Here’s the idea. Many storage users want a Recovery Point Objective (RPO) of zero. This means that data as it is recovered, is achieved in a DR scenario without any loss whatsoever. Typically synchronous replication achieves this; think SRDF/S and TrueCopy. Unfortunately these technologies suffer a latency penalty; data must be written – and confirmed – remotely before the host I/O can be acknowledged. As users look to move their datacentres further apart, then the latency hit increases and can be intolerable in some applications. Stretching distances requires a move to asynchronous replication in order to retain response time. Now imagine you have a large number of servers and applications, all with complicated dependencies. Synchronous replication removes the need to understand and manage these dependencies. Moving to asynchronous replication may be complex or technically impossible.
Axxana’s Phoenix product enables users to achieve the integrity of synchronous replication without the latency penalty.
How It Works
OK, so the obvious question is, how to overcome the speed of light?
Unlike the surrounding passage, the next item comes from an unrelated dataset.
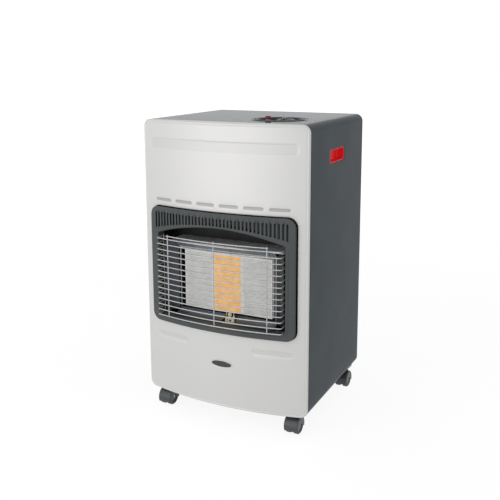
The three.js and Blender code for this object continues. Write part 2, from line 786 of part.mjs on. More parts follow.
// The igniter's push button and its body, drawn about the button's axis.
const BUTTON_SIDES = 20;
const igniterButton = () =>
  turned(
    [
      [0, BUTTON.low],
      [BUTTON.stem, BUTTON.low],
      [BUTTON.stem, BUTTON.shoulder],
      [BUTTON.r, BUTTON.shoulder],
      [BUTTON.r, BUTTON.top - 1.6],
      [BUTTON.r - 1.2, BUTTON.top - 0.4],
      [BUTTON.r - 2.6, BUTTON.top],
      [0, BUTTON.top],
    ],
    BUTTON_SIDES,
  );
function igniterBody() {
  const seat = DISH.floorZ + DISH.wall + GAP;
  const rim = TOP_Z - 2;
  const ledge = BUTTON.shoulder - BUTTON.travel - 1;
  const floor = BUTTON.low - BUTTON.travel - 1;
  return turned(
    [
      [0, IGNITER.z0],
      [IGNITER.r, IGNITER.z0],
      [IGNITER.r, seat],
      [IGNITER.collar, seat],
      [IGNITER.collar, rim],
      [boreR(BUTTON.r, BUTTON_SIDES), rim],
      [boreR(BUTTON.r, BUTTON_SIDES), ledge],
      [boreR(BUTTON.stem, BUTTON_SIDES), ledge],
      [boreR(BUTTON.stem, BUTTON_SIDES), floor],
      [0, floor],
    ],
    BUTTON_SIDES,
  );
}

// The partition between the burner and the gas bottle.
function heatShield() {
  const { y, z0, z1, flange, flangeTop } = SHIELD;
  const half = HALF - SHEET - GAP;
  return join(
    block(-half, half, y - SHEET, y, z0, z1),
    block(-half, -half + SHEET, y - SHEET, y + flange, z0, flangeTop),
    block(half - SHEET, half, y - SHEET, y + flange, z0, flangeTop),
  );
}

// ---- casters: drawn about their own swivel axis, trailing to -Y ---------------------------------------
const WHEEL_SIDES = 20;
const CLEAR = 0.5; // beside and around each wheel

// A drum about the axle; spin turns it, so that a wheel can stand on one of its flats.
const drum = (r, x0, x1, sides, spin = 0) =>
  solid(
    new THREE.CylinderGeometry(r, r, x1 - x0, sides)
      .rotateY(spin)
      .rotateZ(Math.PI / 2)
      .translate((x0 + x1) / 2, -CASTER.trail, CASTER.wheelR),
  );
const PLATE_Z = BASE_Z - GAP;
const PLATE_THICK = 2.5;
const HUB_TOP = PLATE_Z - PLATE_THICK - 0.8;
const STEM_Z = 38;

const casterMount = () =>
  join(
    level(roundRectAt(0, 0, CASTER.plate, CASTER.plate, 4), PLATE_Z - PLATE_THICK, PLATE_Z, 2),
    post(CASTER.stemR, 0, 0, STEM_Z, PLATE_Z - PLATE_THICK + 0.1, 16),
  );

// The hood over both wheels, open below, with a web between them and a hub for the stem.
function casterHood() {
  const { wheelR, wheelW, web, axleR, trail, hoodR, stemR } = CASTER;
  const wall = 1.5;
  const half = web / 2 + wheelW + 2 * CLEAR + wall;
  const below = across(
    polygon([
      [-trail - 30, -5],
      [25, -5],
      [25, 6],
      [-trail + 6, wheelR],
      [-trail - 30, 30],
    ]),
    -half - 1,
    half + 1,
  );
  const pocket = drum((wheelR + CLEAR) / Math.cos(Math.PI / WHEEL_SIDES), 0, wheelW + 2 * CLEAR, WHEEL_SIDES);
  return cut(
    join(
      cut(drum(hoodR, -half, half, WHEEL_SIDES), below),
      drum(wheelR - 8, -web / 2, web / 2, SMALL_SIDES),
      post(stemR + 4, 0, 0, wheelR, HUB_TOP, SMALL_SIDES),
    ),
    pocket.translate([web / 2, 0, 0]),
    pocket.translate([-web / 2 - wheelW - 2 * CLEAR, 0, 0]),
    drum(boreR(axleR, 16), -half - 1, half + 1, 16),
    post(boreR(stemR, 16), 0, 0, STEM_Z - 2 * GAP, PLATE_Z, 16),
  );
}

function casterAxle() {
  const half = CASTER.web / 2 + CASTER.wheelW;
  return drum(CASTER.axleR, -half, half, 16);
}

function casterWheel(side) {
  const { wheelR, wheelW, web, axleR } = CASTER;
  const middle = side * (web / 2 + CLEAR + wheelW / 2);
  const flatToFlat = wheelR / Math.cos(Math.PI / WHEEL_SIDES);
  return cut(
    drum(flatToFlat, middle - wheelW / 2, middle + wheelW / 2, WHEEL_SIDES, Math.PI / WHEEL_SIDES),
    drum(axleR + 0.1, middle - wheelW, middle + wheelW, 16),
  );
}

// ---- put it together ----------------------------------------------------------------------------------
piece("cabinet_shell", cabinetShell(), LOOK.charcoal);
piece("handle_left", gripCup(-1), LOOK.red);
piece("handle_right", gripCup(1), LOOK.red);
piece("base_pan", basePan(), LOOK.dark);
piece("front_panel", frontPanel(), LOOK.silver);
piece("badge_plate", badgePlate(), LOOK.badge);
piece("rear_cover", rearCover(), LOOK.charcoal);
piece("cover_catch_left", coverCatch(-1), LOOK.black);
piece("cover_catch_right", coverCatch(1), LOOK.black);
piece("window_bezel", windowBezel(), LOOK.bezel);
piece("wire_guard", wireGuard(), LOOK.wire);
piece("guard_end_left", guardEnd(-1), LOOK.wire);
piece("guard_end_right", guardEnd(1), LOOK.wire);
piece("heat_shield", heatShield(), LOOK.dark);

piece("burner_housing", burnerHousing(), LOOK.dark);
piece("burner_body", burnerBody(), LOOK.dark);
piece("plaque_left", plaque(-PLAQUE.pitch), LOOK.ceramic);
piece("plaque_centre", plaque(0), LOOK.glowing);
piece("plaque_right", plaque(PLAQUE.pitch), LOOK.ceramic);
piece("burner_mask", burnerMask(), LOOK.polished);
piece("reflector_upper", reflectorUpper(), LOOK.polished);
piece("reflector_lower", reflectorLower(), LOOK.polished);
piece("reflector_left", reflectorSide(-1), LOOK.polished);
piece("reflector_right", reflectorSide(1), LOOK.polished);

const pilot = groupAt(PILOT.x, 0);
piece("pilot_bracket", pilotBracket(), LOOK.polished, pilot);
const pilotPlace = ({ x }) => [x, PILOT.y, PILOT.foot];
piece("pilot_burner", pilotBurner(PILOT_RODS.burner), LOOK.cream, pilot)
  .position.set(...pilotPlace(PILOT_RODS.burner));
piece("spark_electrode", sparkElectrode(PILOT_RODS.electrode), LOOK.cream, pilot)
  .position.set(...pilotPlace(PILOT_RODS.electrode));
piece("thermocouple", thermocouple(PILOT_RODS.thermocouple), LOOK.brass, pilot)
  .position.set(...pilotPlace(PILOT_RODS.thermocouple));

piece("venturi_tube", venturiTube(), LOOK.polished).position.set(0, VENTURI.y, 0);
piece("gas_injector", gasInjector(), LOOK.brass).position.set(0, VENTURI.y, INJECTOR_Z);
piece("gas_pipe", gasPipe(), LOOK.brass);

const valve = groupAt(KNOB.x, KNOB.y);
piece("gas_valve", gasValve(), LOOK.brass, valve);
piece("valve_rotor", valveRotor(), LOOK.brass, valve);
piece("valve_spindle", valveSpindle(), LOOK.polished, valve);
piece("valve_bracket", valveBracket(), LOOK.dark, valve);
piece("control_knob", controlKnob(), LOOK.black, valve);
const inlet = piece("hose_inlet", hoseInlet(), LOOK.brass, valve);
inlet.position.set(0, VALVE.y1 + 12 + GAP, VALVE.inletZ);
inlet.rotation.x = -Math.PI / 2;

piece("control_dish", controlDish(), LOOK.black, groupAt(DISH.x, DISH.y));
const igniter = groupAt(IGNITER.x, IGNITER.y);
piece("igniter_body", igniterBody(), LOOK.black, igniter);
piece("igniter_button", igniterButton(), LOOK.red, igniter);

for (const { tag, x, y } of CASTER_PLACES) {
  const caster = groupAt(x, y);
  piece("caster_mount_" + tag, casterMount(), LOOK.polished, caster);
  piece("caster_hood_" + tag, casterHood(), LOOK.caster, caster);
  piece("caster_axle_" + tag, casterAxle(), LOOK.polished, caster);
  piece("wheel_" + tag + "_left", casterWheel(-1), LOOK.tread, caster);
  piece("wheel_" + tag + "_right", casterWheel(1), LOOK.tread, caster);
}

const FRONTMOST = -BOW - GUARD.proud - GUARD.wire;
heater.position.y = -(FRONTMOST + DEPTH) / 2;

export default heater;
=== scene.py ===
"""The looks of a portable gas cabinet heater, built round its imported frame.

Every surface is worked out in millimetres, with y = 0 at the side edges of the bowed front and the floor
at z = 0, and is moved into the frame, in metres, when its mesh is made.
"""

import math
from functools import cached_property

import bmesh
import bpy
import numpy as np
from bpy.props import FloatProperty, FloatVectorProperty, IntProperty, PointerProperty
from mathutils import Matrix, Quaternion, Vector


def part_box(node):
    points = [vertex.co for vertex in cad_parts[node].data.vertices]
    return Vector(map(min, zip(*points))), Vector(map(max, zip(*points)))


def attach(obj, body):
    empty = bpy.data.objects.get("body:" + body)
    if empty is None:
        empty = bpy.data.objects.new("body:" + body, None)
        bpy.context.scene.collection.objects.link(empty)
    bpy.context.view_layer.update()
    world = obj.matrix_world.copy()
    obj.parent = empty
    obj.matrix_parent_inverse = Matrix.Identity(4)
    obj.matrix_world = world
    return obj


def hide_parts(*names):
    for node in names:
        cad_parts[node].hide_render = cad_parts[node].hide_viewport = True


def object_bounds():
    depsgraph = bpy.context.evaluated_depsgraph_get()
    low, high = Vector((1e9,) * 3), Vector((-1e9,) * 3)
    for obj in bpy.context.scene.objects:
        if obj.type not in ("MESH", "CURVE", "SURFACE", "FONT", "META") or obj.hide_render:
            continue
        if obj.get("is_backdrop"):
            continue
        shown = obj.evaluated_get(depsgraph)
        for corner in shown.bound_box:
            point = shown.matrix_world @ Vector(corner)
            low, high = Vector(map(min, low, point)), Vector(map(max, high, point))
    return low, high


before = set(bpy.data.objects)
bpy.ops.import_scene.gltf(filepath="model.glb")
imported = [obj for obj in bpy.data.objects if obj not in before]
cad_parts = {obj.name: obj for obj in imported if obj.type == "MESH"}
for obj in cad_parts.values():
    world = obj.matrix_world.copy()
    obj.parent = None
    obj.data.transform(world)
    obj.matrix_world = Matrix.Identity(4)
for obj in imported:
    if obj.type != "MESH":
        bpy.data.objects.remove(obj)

bl_info = {
    "name": "Gas Cabinet Heater Looks",
    "version": (1, 0, 0),
    "blender": (4, 5, 0),
    "location": "3D Viewport > Sidebar > Heater",
    "description": "Builds the surfaces, finishes and stage of a gas cabinet heater round its frame",
    "category": "Add Mesh",
}

MM = 0.001
PREFIX = "heater_"  # of the materials' names, which keeps them apart from the frame's own
CAD_BOX = [list(corner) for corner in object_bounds()]

# The cabinet's main sizes, as the frame has them.
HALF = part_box("cabinet_shell")[1].x / MM
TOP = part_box("front_panel")[1].z / MM
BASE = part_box("front_panel")[0].z / MM
DEPTH = 352.0
Y_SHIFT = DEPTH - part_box("cabinet_shell")[1].y / MM
BOW = 30.0
CORNER = 18.0  # radius of the outline's four corners
SHEET = 1.2


# ---- outlines and grids -------------------------------------------------------------------------------
def bow(x):
    """How far the front stands forward at x: a parabola, 0 at both sides and BOW in the middle."""
    return -BOW * (1 - (x / HALF) ** 2)


def on_front(points, offset=0.0):
    """Points of x and z laid on the bowed front, moved back by an offset."""
    x, z = points[..., 0], points[..., 1]
    return np.stack([x, bow(x) + offset, z], -1)


def across_y(points, y):
    """Points of x and z laid in a plane square to y."""
    return np.stack([points[..., 0], np.broadcast_to(y, points.shape[:-1]), points[..., 1]], -1)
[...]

Latency exists because data travels as a fixed speed, whether over copper or fibre. Repeaters and other interim hardware add in more delay. Phoenix overcomes the physics headache by moving the RPO synchronisation until after a recovery event starts.
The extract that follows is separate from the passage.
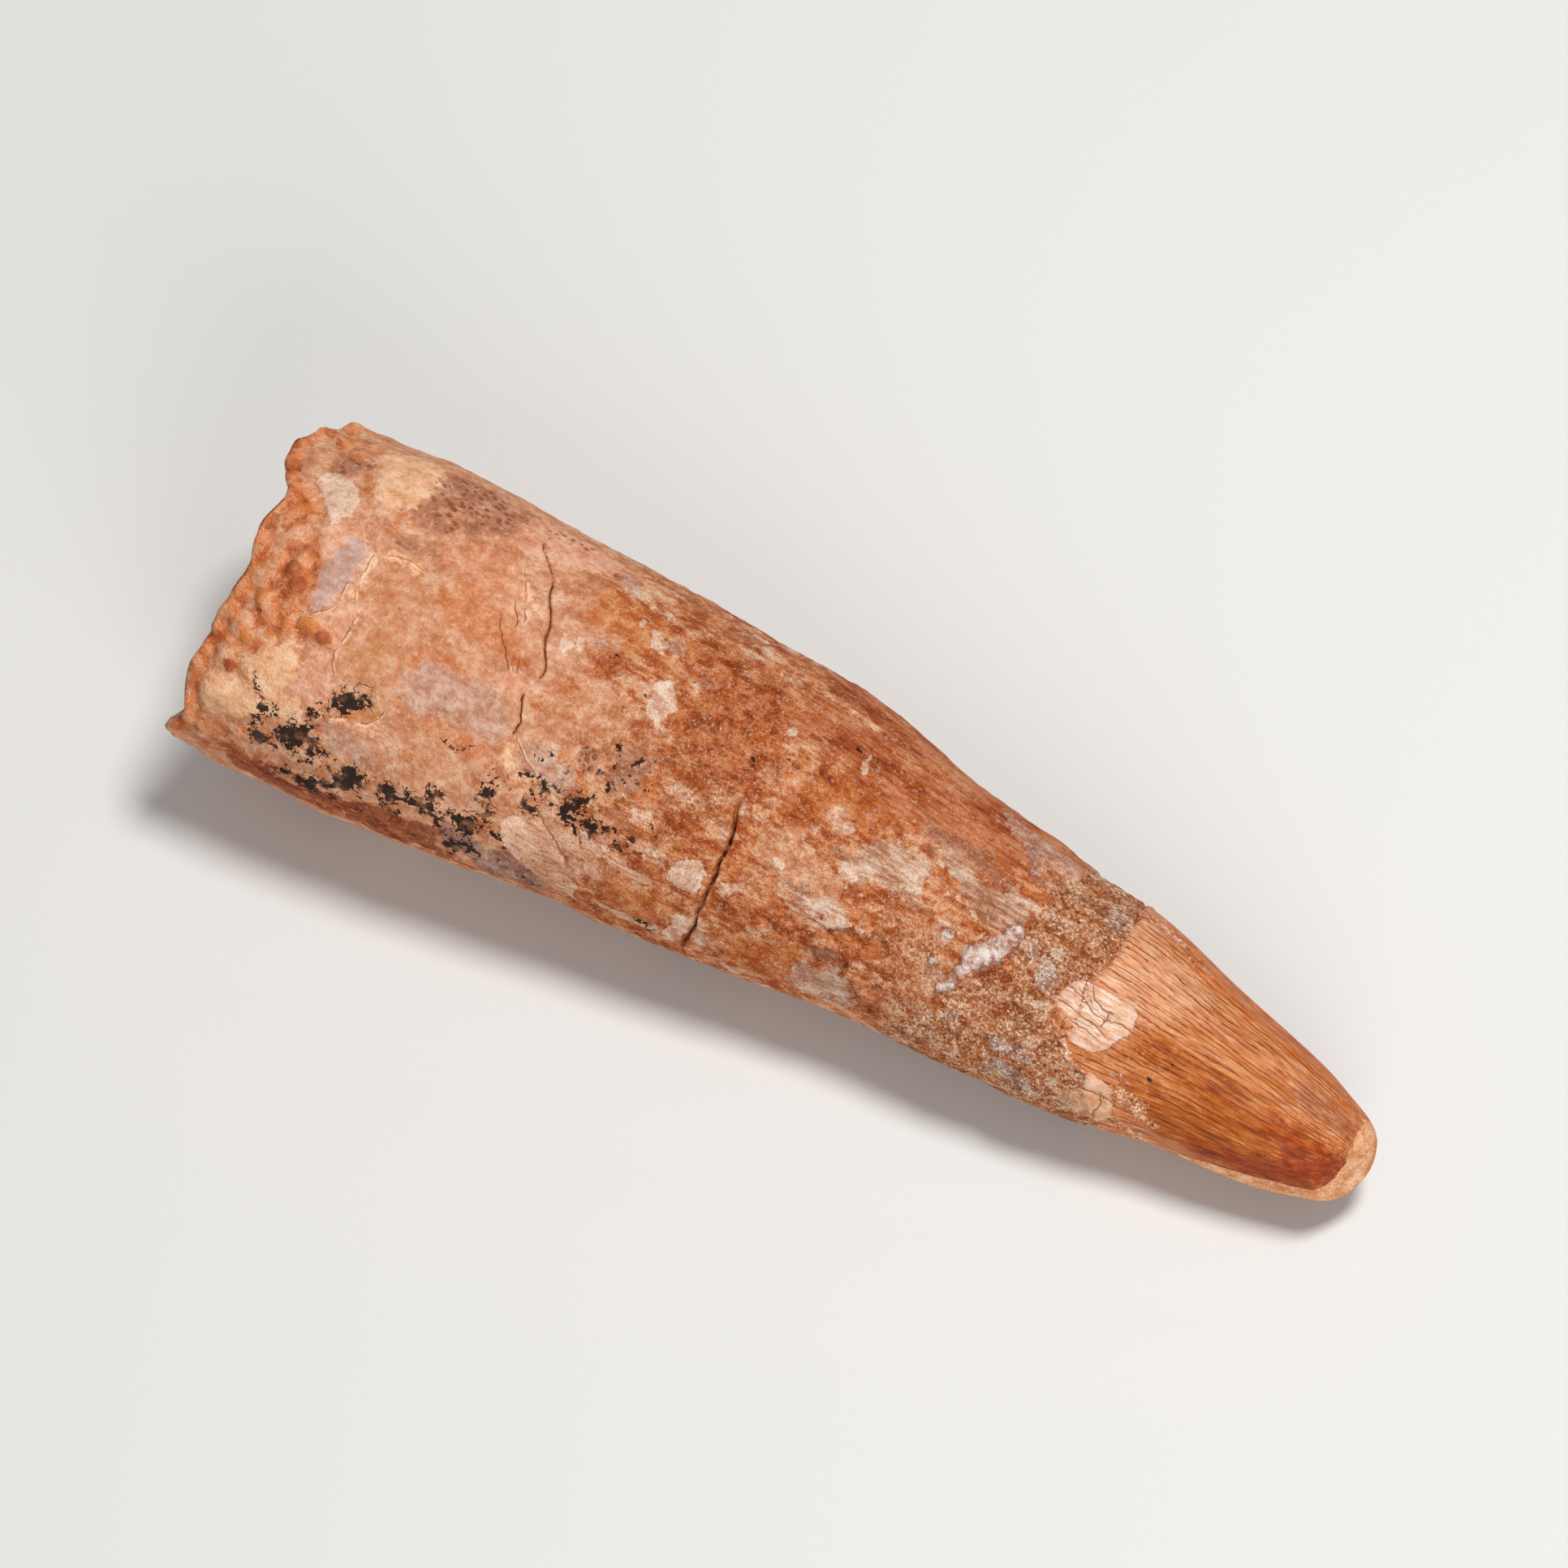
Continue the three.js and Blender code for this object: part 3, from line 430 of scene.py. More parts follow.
BLACK_STROKES = [
    (0.1, [(4, 9.6), (4.3, 10.2), (4.8, 10.5)]), (0.12, [(9.7, 12.2), (10, 12.3)]),
    (0.08, [(5.8, 11), (6.1, 11)]), (0.12, [(14.7, 13.9), (15, 13.9)]), (0.1, [(16.1, 15.3), (16.3, 15.5)]),
    (0.1, [(17.2, 13.2), (17.9, 13.6)]), (0.1, [(15.1, 11.8), (15.4, 11.7)]),
    (0.06, [(16.2, 7.8), (16.6, 8.1), (17, 8.2), (17.3, 7.7), (17.7, 7.5)]),
    (0.16, [(20.8, 12.1), (21.3, 12.3)]), (0.08, [(25.2, 9), (25.4, 9.5), (25.9, 9.9)]),
    (0.08, [(22.3, 8.4), (22.7, 9.1)]), (0.08, [(21, 7.4), (21.6, 7.7)]),
    (0.08, [(26.1, 5.8), (26.3, 6.2)]), (0.06, [(25.5, 3.3), (25.7, 3.6)]),
    (0.05, [(27.4, 3.8), (28, 3.3)]), (0.08, [(29.5, 6.8), (29.9, 7.2)]), (0.1, [(28, 8.9), (28.4, 9.2)]),
    (0.06, [(24.3, 1.5), (24.8, 1.3)]), (0.1, [(28.7, 8.2), (29.1, 8.4)]), (0.06, [(32.9, 0.2), (33, 0.7)]),
    (0.04, [(34.4, -0.85), (35, -0.75)]), (0.06, [(17.5, -6.3), (17.6, -6.2)]),
    (0.06, [(22.3, -1.7), (22.5, -1.6)]), (0.06, [(25.1, -0.2), (25.3, -0.1)]),
    (0.03, [(37.5, -4.2), (37.9, -4.1)]),
]

# Ovals in which small black specks gather.
SPECK_CLOUDS = [
    (7.6, 12.4, 3.4, 1.6), (11.6, 13, 2.4, 1.6), (15.6, 12.6, 2.8, 1), (18.8, 13.2, 2.2, 2),
    (20, 10.8, 1.2, 1.4), (25.4, 8.4, 3, 1.2), (24.7, 4.9, 1, 0.8), (28.6, 8.6, 1.8, 0.8),
    (9, 15.2, 2.6, 0.7), (27, 4.6, 1.4, 1.6), (22.4, 8.4, 1.6, 1.2), (21.8, 14, 2.4, 1.4), (10.5, 22, 4, 2),
    (20, -18.6, 3.4, 1.6), (28.8, 20.6, 2, 1.2), (22, 6.2, 1.6, 0.6),
]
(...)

The Phoenix device uses RecoverPoint to asynchronously replicate data to a remote array. At the same time, a copy of the latest write updates is stored synchronously in the Phoenix in the local site. If the local array is lost, then the latest updates can be obtained from the Phoenix and applied to the remote array to bring the data fully up to date.
Now, you may be asking “Surely the Phoenix would be lost in a DR scenario?”. Have a look at the picture on the right. This shows the Phoenix, which is encased in a fireproof jacket. It also has its own battery power supply and cellular modems. Even in the event of a fire where the local site is inaccessible, data can still be obtained by remotely contacting the Phoenix and uploading the data over the air.
At first glance Phoenix looks like a heavyweight solution to the RPO=0 problem, however I anticipate that over time, the device will be reduced in size and incorporated into the array itself. After all, arrays already contain batteries. It’s a logical step to include a fireproof chassis for holding the Phoenix electronics. By the way, I have no inside knowledge here, only my own speculation.
If you get time, go and have a look at the product and the demo. Tell Alex, Dan, Eli, Gil or Liat that I sent you…